Come Washougal, the addition of Lechien and Bailey to the 250 Class did nothing to help O'Mara, who won the race, as Wardy finished second and clinched the title. But the move did hurt Bailey in that he lost the runner-up series honors to local hero Eric Eaton, a Yamaha Support rider who went out and won the 500 National! As for the 125 Class, with Lechien and his works Honda missing from the lineup, it opened the door for Suzuki's A.J. Whiting to win the one and only AMA National of his career.
Sign up for our newsletter and never miss the updates you love.
Cagiva rider Corrado Maddii was well on his way to becoming the first Italian to ever win an FIM World Motocross Championship in 1984 as he practiced the day before the final round in Ettelbruck, Luxembourg, when another Italian rider, Michele Fanton, collided with him as he practiced a start. Maddii suffered a broken leg and could not go the next day. Yet another Italian, Suzuki rider Michele Rinaldi, went out the next day and went 1-4 to win the title instead and take "first Italian" honors from Maddii. The winning margin was just three points.

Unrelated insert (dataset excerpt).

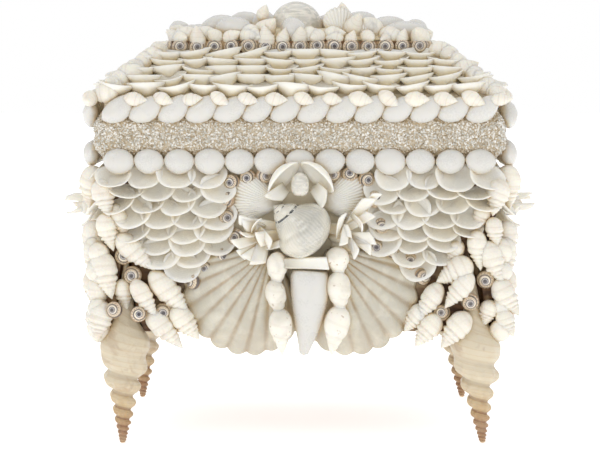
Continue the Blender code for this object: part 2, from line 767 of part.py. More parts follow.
def swag_room(side, flip, table):
    """A helper: the space over a swag and a joint round it, for its neighbours to keep clear of."""
    outline = [(flip * (left - JOINT), z) for z, left, _ in table]
    outline += [(flip * (right + JOINT), z) for z, _, right in reversed(table)]
    low = table[-1][0] - JOINT
    outline = [(x, z if z != table[-1][0] else low) for x, z in outline]
    return cutter(f"{side.name}_swag_room_{flip}", [side.plate(outline, -WALL, SHELL_REACH + WALL)])


def make_swag(side, end, flip, table, cups, material, clear_of):
    """Cup shells in hanging courses that narrow to a point, with their lips down."""
    top, bottom = table[0][0], table[-1][0]
    length = side.z(top) - side.z(bottom)
    courses = round((top - bottom) / CUP_COURSE)

    def edges(below):
        left, right = between(table, top - below * DRAWN_HEIGHT / BOX_HEIGHT)
        return side.x(-right) * flip, side.x(-left) * flip

    sheet = cup_sheet(length, courses, edges, cups, CUP_LIFT)
    hanger = Matrix.Translation((0, 0, side.z(top))) @ Matrix.Rotation(math.pi, 4, "Y")
    fused(f"{side.name}_{end}_cups", [moved(sheet, side.frame @ hanger)], material, [], clear_of)


def spindles(side, flip, table):
    shapes = []
    for x, z, angle, size in table:
        shape = conch(SPINDLE_LENGTH * size, SPINDLE_WIDTH)
        shapes.append(side.at(shape, flip * x, z, SPINDLE_OUT, flip * angle, SPINDLE_LEAN))
    return shapes


def buttons(side, flip, table, out):
    return [side.at(button(BUTTON, BUTTON_HEIGHT), flip * x, z, out) for x, z in table]


def make_corner(side, end, flip, bed, shells, material, clear_of):
    """Spindle shells and buttons in a bed of plaster, down the corner and round the leg."""
    outline = [(flip * x, z) for x, z in bed]
    shapes = [side.plate(outline, 0, GLUE_LINE + BED)] + shells
    fused(f"{side.name}_{end}_spindles", shapes, material, [side.bounds], clear_of)


def make_scallop(side, name, place, ribs, material, clear_of=()):
    """A scallop on its flat side. It gives a helper that keeps the shells over it clear."""
    x, z, angle = place
    form = (SCALLOP_LENGTH, SCALLOP_HEIGHT, SCALLOP_SPREAD, 2 * ribs)
    place = (x, z, FAN_STANDOFF, angle)
    fused(name, [side.at(fan(*form), *place)], material, [], clear_of)
    room = grown(side.at(fan(*form, rib=0), *place), RIB_HEIGHT + 1.5 * JOINT)
    return cutter(name + "_room", [room])


def make_scallop_pair(side, ribs, material, clear_of=()):
    """Two scallops that hang apart from the middle of a long side."""
    x, z, angle = SCALLOP_PLACE
    rooms = []
    for end, flip in zip(side.ends, (1, -1)):
        place = (x * flip, z, angle * flip)
        rooms.append(make_scallop(side, f"{side.name}_{end}_scallop", place, ribs, material, clear_of))
    return rooms


def bloom(side, x, z, out, angles, lean, knot=KNOT):
    """Cut pieces of shell that spread like petals from a round knot."""
    shapes = [side.at(ovoid(knot, knot, knot), x, z, out, angles[0] / 2, 7)]
    for i, angle in enumerate(angles):
        shape = petal(PETAL_LENGTH, PETAL_WIDTH, PETAL_THICKNESS, 0.4 * knot)
        shapes.append(side.at(shape, x, z, out, angle, lean + 14 * (i % 2)))
    return shapes


# The front


def make_turban(side, finishes):
    """The coiled pearl shell in the middle and the band under it, with a helper for each."""
    turban = side.at(shell_of(TURBAN_OUTLINE, TURBAN_LENGTH, TURBAN_WIDTH, 12), *TURBAN_PLACE)
    fused("front_turban", [turban], finishes["pearl"], [side.bounds])
    turban_room = cutter("front_turban_room", [grown(turban)])
    x, z = BAND_PLACE
    outline = [(x + across, z + up) for across, up in rectangle(COLLAR_LENGTH / 2, COLLAR_WIDTH / 2)]
    band = side.plate(outline, COLLAR_BACK, COLLAR_REACH)
    fused("front_band", [band], finishes["white"], [], [turban_room])
    return [turban_room, cutter("front_band_room", [grown(band)])]


def make_cone(side, finishes, clear_of):
    cone = side.at(shell_of(CONE_OUTLINE, CONE_LENGTH, CONE_WIDTH, 10), *CONE_PLACE)
    fused("front_cone", [cone], finishes["white"], [side.bounds], clear_of)
    return cutter("front_cone_room", [grown(cone)])


def make_pearl_drop(side, finishes, clear_of):
    drop = side.at(ovoid(PEARL_LENGTH, PEARL_WIDTH, PEARL_WIDTH), *PEARL_PLACE)
    fused("front_pearl_drop", [drop], finishes["pearl"], [], clear_of)
    return cutter("front_pearl_room", [grown(drop)])


def make_hood(side, finishes, clear_of):
    """Two long cup shells that meet like a roof over the pearl drop."""
    half_cup = ovoid(HOOD_LENGTH, HOOD_WIDTH, HOOD_THICKNESS)
    half_cup = moved(half_cup, Matrix.Translation((0, 0, 0.4 * HOOD_LENGTH)))
    halves = [side.at(half_cup, *HOOD_PLACE, angle, 8) for angle in HOOD_ANGLES]
    fused("front_hood", halves, finishes["white"], [side.bounds], clear_of)


def make_bow(side, end, flip, finishes, clear_of):
    """The ark shell, the bow of cut shell over it and the tassel of conches that hangs from it."""
    x, z, out, angle = ARK_PLACE
    ark = fan(ARK_LENGTH, ARK_HEIGHT, ARK_SPREAD, SMALL_FAN_FOLDS)
    ark = side.at(ark, x * flip, z, out, angle * flip)
    fused(f"front_{end}_ark", [ark], finishes["cream"], [], clear_of)
    clear_of = clear_of + [cutter(f"front_{end}_ark_room", [grown(ark)])]

    x, z, out = BOW_PLACES[end]
    bow = bloom(side, x * flip, z, out, [flip * angle for angle in BOW_ANGLES], BOW_LEAN)
    bow.append(side.at(ovoid(BOW_STEM * KNOT, BOW_STEM * KNOT, out), x * flip, z, out / 2))
    fused(f"front_{end}_bow", bow, finishes["white"], [side.bounds], clear_of)

    tassel = []
    for x, z, angle in TASSELS[end]:
        shell = conch(CONCH_LENGTH, CONCH_WIDTH)
        tassel.append(side.at(shell, x * flip, z, TASSEL_OUT, angle * flip))
    reach, top = 2 * BOW_PLACES[end][0], BOW_FOOT + 2 * KNOT + PETAL_LENGTH
    over = side.plate([(reach, BOW_FOOT), (-reach, BOW_FOOT), (-reach, top), (reach, top)], 0, SHELL_REACH)
    clear_of = clear_of + [cutter(f"front_{end}_bow_room", [over])]
    fused(f"front_{end}_tassel", tassel, finishes["white"], [side.bounds], clear_of)


def make_front(side, finishes, leg_spaces):
    rooms = make_turban(side, finishes)
    scallops = make_scallop_pair(side, SCALLOP_RIBS, finishes["cream"], rooms)
    rooms = rooms + scallops
    rooms.append(make_cone(side, finishes, rooms))
    rooms.append(make_pearl_drop(side, finishes, rooms[:1]))
    make_hood(side, finishes, rooms)
    for end, flip in zip(side.ends, (1, -1)):
        make_bow(side, end, flip, finishes, rooms)
        make_swag(side, end, flip, FRONT_SWAG, 4, finishes["white"], scallops)
        shells = spindles(side, flip, FRONT_SPINDLES)
        shells += buttons(side, flip, FRONT_CORNER_BUTTONS, CORNER_BUTTON_OUT)
        clear = [swag_room(side, flip, FRONT_SWAG), leg_spaces["front", end]] + scallops
        make_corner(side, end, flip, FRONT_CORNER_BED, shells, finishes["tan"], clear)


def make_back(side, finishes, leg_spaces):
    """The back, like the front but plainer."""
    scallops = make_scallop_pair(side, PLAIN_RIBS, finishes["cream"])
    flower = bloom(side, *BACK_FLOWER_PLACE, FLOWER_ANGLES, BACK_FLOWER_LEAN)
    flower.append(side.at(conch(BACK_DROP_LENGTH, BACK_DROP_WIDTH), *BACK_DROP_PLACE))
    fused("back_flower", flower, finishes["white"], [side.bounds], scallops)
    for end, flip in zip(side.ends, (1, -1)):
        make_swag(side, end, flip, FRONT_SWAG, 3, finishes["white"], scallops)
        shells = spindles(side, flip, BACK_SPINDLES)
        clear = [swag_room(side, flip, FRONT_SWAG), leg_spaces["back", end]] + scallops
        make_corner(side, end, flip, FRONT_CORNER_BED, shells, finishes["tan"], clear)


def make_end(side, finishes, leg_spaces):
    """One of the short sides: a scallop hung under a flower of cut shell, between two swags."""
    name = f"{side.name}_scallop"
    rooms = [make_scallop(side, name, SIDE_SCALLOP_PLACE, PLAIN_RIBS, finishes["cream"])]
    flower = bloom(side, *SIDE_FLOWER_PLACE, FLOWER_ANGLES, SIDE_FLOWER_LEAN, SIDE_KNOT)
    fused(f"{side.name}_flower", flower, finishes["white"], [side.bounds], rooms)
    for end, flip in zip(side.ends, (1, -1)):
        make_swag(side, end, flip, SIDE_SWAG, 3, finishes["white"], rooms)
        shells = spindles(side, flip, SIDE_SPINDLES)
        clear = [swag_room(side, flip, SIDE_SWAG), leg_spaces[end, side.name]] + rooms
        make_corner(side, end, flip, SIDE_CORNER_BED, shells, finishes["tan"], clear)


def build():
    clear_scene()
    finishes = make_finishes()
    sides = make_sides()
    leg_spaces = make_legs(finishes["leg"])
    make_box(finishes["wood"], leg_spaces)
    make_lid(finishes["wood"])
    make_grit(finishes["grit"])
    crown_space = make_crown_space()
    for side in sides.values():
        make_oval_rows(side, finishes["white"])
        make_lid_cups(side, finishes["white"], crown_space)
    make_rim_buttons(finishes["tan"])
    make_heap(finishes)
    make_front(sides["front"], finishes, leg_spaces)
    make_back(sides["back"], finishes, leg_spaces)
    make_end(sides["left"], finishes, leg_spaces)
    make_end(sides["right"], finishes, leg_spaces)


build()
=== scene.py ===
"""The looks of a footed shell box: fine shells, their finishes, the light and the camera.

The file has the layout of a Blender add-on and is run as a script. Metres, +Z up, front towards -Y.
Tables of places on a side are in millimetres: x runs right along the side from its middle, z runs up
from the table and out is the distance from the wood. Angles are in degrees clockwise from up.
"""

import math
import random

import bpy
from mathutils import Euler, Matrix, Vector


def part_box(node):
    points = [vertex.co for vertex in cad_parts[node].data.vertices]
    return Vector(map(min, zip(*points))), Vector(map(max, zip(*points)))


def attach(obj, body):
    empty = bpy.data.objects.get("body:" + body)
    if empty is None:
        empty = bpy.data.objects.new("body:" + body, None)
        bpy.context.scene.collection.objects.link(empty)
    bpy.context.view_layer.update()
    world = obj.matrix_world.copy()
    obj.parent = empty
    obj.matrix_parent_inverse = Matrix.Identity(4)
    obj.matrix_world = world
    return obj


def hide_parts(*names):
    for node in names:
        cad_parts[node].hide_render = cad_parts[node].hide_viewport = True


bl_info = {
    "name": "Shell box",
    "version": (1, 0, 0),
    "blender": (4, 5, 0),
    "location": "3D View > Sidebar > Shell box",
    "description": "Dresses a wooden casket with sea shells",
    "category": "Object",
}

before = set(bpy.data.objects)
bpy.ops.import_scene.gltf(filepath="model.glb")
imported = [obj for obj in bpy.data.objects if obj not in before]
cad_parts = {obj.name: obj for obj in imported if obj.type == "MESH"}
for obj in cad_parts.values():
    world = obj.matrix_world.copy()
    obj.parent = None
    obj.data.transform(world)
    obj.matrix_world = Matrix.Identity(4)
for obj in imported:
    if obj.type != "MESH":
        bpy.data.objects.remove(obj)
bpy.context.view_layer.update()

MM = 0.001
BODY = "root"

# The wood, as the frame gives it
HALF_WIDTH, HALF_DEPTH, BOX_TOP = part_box("box")[1]
CROWN_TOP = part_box("lid")[1].z
BUTTONS_LOW, BUTTONS_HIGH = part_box("lid_buttons")
CROWN_BASE = BUTTONS_LOW.z
RIM_BUTTON_REACH = 4.5 * MM
CROWN_HALF_WIDTH = BUTTONS_HIGH.x - RIM_BUTTON_REACH
CROWN_HALF_DEPTH = BUTTONS_HIGH.y - RIM_BUTTON_REACH
CROWN_INSET = 2 * MM
LID_RUN = HALF_WIDTH - CROWN_HALF_WIDTH - CROWN_INSET
LID_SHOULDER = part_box("lid_front_cups")[0].z
SLOPE_RISE = CROWN_BASE - LID_SHOULDER
SLOPE_LENGTH = math.hypot(LID_RUN, SLOPE_RISE)
SLOPE_LEAN = math.atan2(LID_RUN, SLOPE_RISE)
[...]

At the end of the 1981 season Mark "Bomber" Barnett was one race away from the first perfect season in AMA Motocross history going into the final round at Carlsbad Raceway. But then just before the race the undefeated Barnett crashed and broke his collarbone, ruining his shot at greatness. The winner instead was Johnny O'Mara, though Barnett had already claimed the title.
Yamaha's Bob Hannah had clinched the '78 AMA 250 title when he got hurt practicing just before the final round at High Point and sat out the race, opening the door to Team Honda's Jimmy Ellis to get the win.

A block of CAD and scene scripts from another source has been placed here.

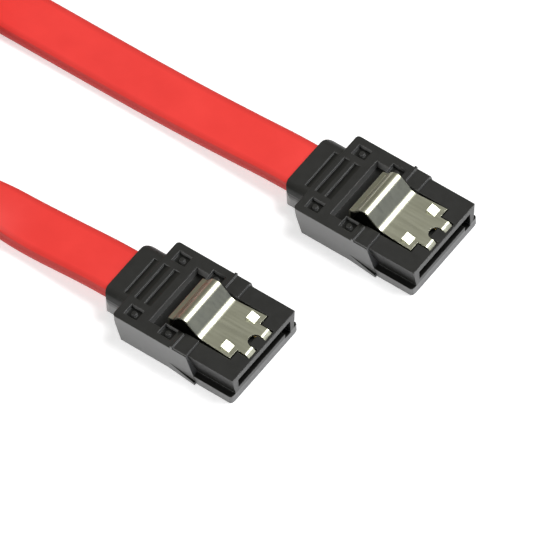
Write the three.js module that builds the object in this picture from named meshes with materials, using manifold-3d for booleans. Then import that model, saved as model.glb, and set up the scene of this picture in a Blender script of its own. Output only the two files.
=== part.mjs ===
// Flat data cable with a latching seven-contact plug on each end.
// Units are millimetres. +X points the way the plugs mate, +Z is up from the table.
// The origin is on the table, below the middle of the two plugs.
// A plug is built with its mating face at x = 0, its middle at y = 0 and its underside at z = 0.

import * as THREE from 'three';
import { mergeVertices } from 'three/addons/utils/BufferGeometryUtils.js';
import Module from 'manifold-3d';

const wasm = await Module();
wasm.setup();

// Plug nose
const plugHeight = 4.5;
const noseLength = 7.2;
const noseTopWidth = 13.5;
const noseFootWidth = 14.3;
const noseFootHeight = 1.3;
const noseUndercut = 0.5;
const noseCornerCut = 0.3;
const footCornerCut = 0.35;

// Slot that takes the mating tongue, with its key leg
const slotWidth = 11.2;
const slotFloor = 2.05;
const slotHeight = 1.55;
const slotDepth = 6.6;
const keyWidth = 1.2;
const keyDrop = 0.9;

// Contacts
const contactCount = 7;
const contactPitch = 1.27;
const contactWidth = 0.6;
const contactThickness = 0.16;
const contactRise = 0.3;
const contactSide = 0.1;
const contactTip = 2.3;
const bumpRun = 1.1;
const channelDrop = 0.75;
const channelMouth = 1.2;

// Wire tail of the housing, inside the grip
const tailLength = 8.4;
const tailWidth = 11.7;
const tailFloor = 1.0;
const tailHeight = 1.8;
const tailGroove = 1.1;
const tailLip = 0.4;
const fitGap = 0.1;

// Grip moulding
const gripLength = 11.7;
const gripWidth = 14.2;
const gripFrontSlant = 1.5;
const gripRearSlant = 1.2;
const gripCornerRadius = 0.5;
const blockLength = 2.15;
const blockRise = 0.2;
const blockInset = 0.15;
const ribLength = 0.35;
const ribRise = 0.42;
const skirtLength = 4.4;
const skirtHeight = 1.2;
const skirtNose = 0.4;
const skirtStandOut = 0.38;

// Strain relief boot behind the grip
const bootLength = 3.3;
const bootWidth = 10.8;
const bootOverlap = 3;
const bootFloor = 0.2;
const bootTopDrop = 0.1;
const bootRadius = 1.9;

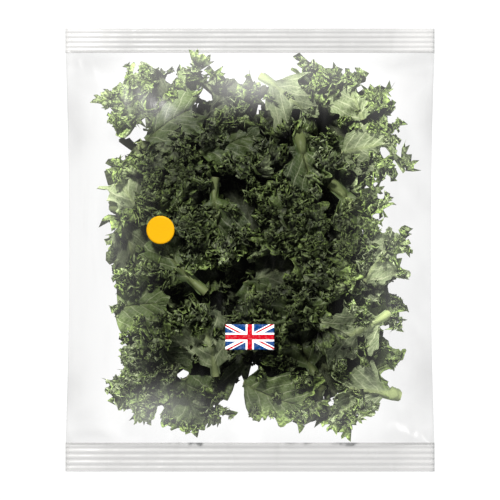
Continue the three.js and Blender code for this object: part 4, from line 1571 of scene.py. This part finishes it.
def flagMaterial():
    # the cross and the two offset saltires, worked out from the place on the patch
    material, tree, shader, grain = printShader("flagPrint")
    plus, times = sums(tree)
    place = put(tree, "ShaderNodeTexCoord").outputs["Object"]
    axes = put(tree, "ShaderNodeSeparateXYZ", {"Vector": place}).outputs
    middle, size = prints["flagPlace"], prints["flagSize"]
    # the flag's own units are 60 by 30
    x = times(plus(axes["X"], -middle[0] * mm), 60 / (size[0] * mm))
    y = times(plus(axes["Y"], -middle[1] * mm), 30 / (size[1] * mm))
    right = calc(tree, "SIGN", x)
    long, short = 2 / math.sqrt(5), 1 / math.sqrt(5)
    falling = times(plus(times(x, -short), times(y, -long)), right)
    rising = times(plus(times(x, -short), times(y, long)), right)
    acrossX, acrossY = calc(tree, "ABSOLUTE", x), calc(tree, "ABSOLUTE", y)

    def either(first, second, low, high):
        bands = [times(calc(tree, "GREATER_THAN", value, low), calc(tree, "LESS_THAN", value, high))
                 for value in (first, second)]
        return calc(tree, "MAXIMUM", *bands)

    color = printColors["blue"]
    for band, name in ((either(falling, rising, -3.0, 3.0), "white"),
                       (either(times(falling, -1.0), rising, 0.0, 2.0), "red"),
                       (either(acrossX, acrossY, -1.0, 5.0), "white"),
                       (either(acrossX, acrossY, -1.0, 3.0), "red")):
        color = mixColor(tree, band, color, printColors[name])
    worn = mixColor(tree, times(mapRange(tree, grain, 0.45, 0.75), 0.08), color, printColors["white"])
    feed(tree, shader.inputs["Base Color"], worn)
    return material


def spotMaterial():
    material, tree, shader, grain = printShader("spotPrint")
    color = mixColor(tree, mapRange(tree, grain, 0.35, 0.7), printColors["yellow"], printColors["orange"])
    feed(tree, shader.inputs["Base Color"], mixColor(tree, 0.75, color, printColors["yellow"]))
    return material


def makePrint(name, flatPoints, faces, material):
    x, y = flatPoints.T
    z = filmTop(x, y) + prints["lift"]
    piece = meshObject(name, np.stack([x, y, z], -1) * mm, faces)
    thicken(piece, prints["thickness"], use_quality_normals=True)
    piece.data.materials.append(material)
    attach(piece, "root")


def makeFlag():
    middle, size = prints["flagPlace"], prints["flagSize"]
    x, y = np.meshgrid(*(np.linspace(-0.5, 0.5, prints["flagGrid"][i]) * size[i] + middle[i] for i in (0, 1)))
    makePrint("flagPatch", np.stack([x, y], -1).reshape(-1, 2), gridFaces(*x.shape), flagMaterial())


def makeSpot():
    ringCount, around = prints["spotGrid"]
    rings = np.linspace(0, prints["spotRadius"], ringCount + 1)[1:]
    angle = turn * np.arange(around) / around
    ring = np.stack([np.cos(angle), np.sin(angle)], -1)
    points = np.concatenate([np.zeros((1, 2)), (rings[:, None, None] * ring[None]).reshape(-1, 2)])
    # rings are numbered from 1, after the middle point
    faces = [[0, 1 + i, 1 + (i + 1) % around] for i in range(around)]
    faces += (gridFaces(len(rings), around, closed=True)[:, ::-1] + 1).tolist()
    makePrint("yellowSpot", points + prints["spotPlace"], faces, spotMaterial())


makeFlag()
makeSpot()
print("prints made")


studio = {
    "floorColor": rgb(0.02, 0.02, 0.02),
    "floorGlow": (0.35, 1.0),  # as it lights the pouch, and as it is seen
    "worldStrength": 0.02,
}


def addFloor():
    floor = meshObject("floor", [(-3, -3, 0), (3, -3, 0), (3, 3, 0), (-3, 3, 0)], [(0, 1, 2, 3)])
    material, tree, shader = newMaterial("paleFloor")
    for socket, value in (("Base Color", studio["floorColor"]), ("Roughness", 0.9),
                          ("Emission Color", rgb(1, 1, 1))):
        shader.inputs[socket].default_value = value
    seen = put(tree, "ShaderNodeLightPath").outputs["Is Camera Ray"]
    feed(tree, shader.inputs["Emission Strength"], mapRange(tree, seen, 0.0, 1.0, *studio["floorGlow"]))
    floor.data.materials.append(material)
    floor.location.z = -0.001
    floor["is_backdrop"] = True


def addLight(name, place, size, power, color):
    data = bpy.data.lights.new(name, "AREA")
    data.shape = "DISK"
    data.size = size
    data.energy = power
    data.color = color
    light = bpy.data.objects.new(name, data)
    light.location = place
    light.rotation_euler = (-light.location).to_track_quat("-Z", "Y").to_euler()
    bpy.context.scene.collection.objects.link(light)


lights = {
    "key": ((-0.4, 0.95, 1.3), 0.24, 69, (1.0, 0.985, 0.96)),
    "fillRight": ((1.2, 0.1, 0.85), 0.9, 10, (0.97, 0.985, 1.0)),
    "fillLeft": ((-1.2, 0.1, 0.85), 0.9, 3, (0.97, 0.985, 1.0)),
    "fillFront": ((0.1, -1.3, 0.9), 0.9, 13, (1.0, 1.0, 1.0)),
}
addFloor()
for name, (place, size, power, color) in lights.items():
    addLight(name, place, size, power, color)

world = bpy.data.worlds.new("studio")
bpy.context.scene.world = world
world.use_nodes = True
background = world.node_tree.nodes["Background"].inputs
background["Color"].default_value = rgb(1, 1, 1)
background["Strength"].default_value = studio["worldStrength"]
bpy.context.scene.view_settings.view_transform = "Standard"
print("floor, lights and world ready")

counts = {p.name: sum(len(f.vertices) - 2 for f in p.data.polygons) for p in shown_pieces() if p.type == "MESH"}
print("triangles:", sum(counts.values()), "largest:", max(counts.items(), key=lambda item: item[1]))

Way back in 1972, after the first two rounds of the inaugural AMA 250/500 Pro Motocross Championship, CZ riders Sonny DeFeo (250) and Barry Higgins (500) were the points leaders, each having won their class at Road Atlanta and then the Memphis race. Both hailed from New York and were basically privateers, so when the third round went off at the Cal-Expo near Sacramento, California, neither made the trip! The winners there were Swedish rider Gunnar Lindstrom (250) and "Bad" Brad Lackey (500).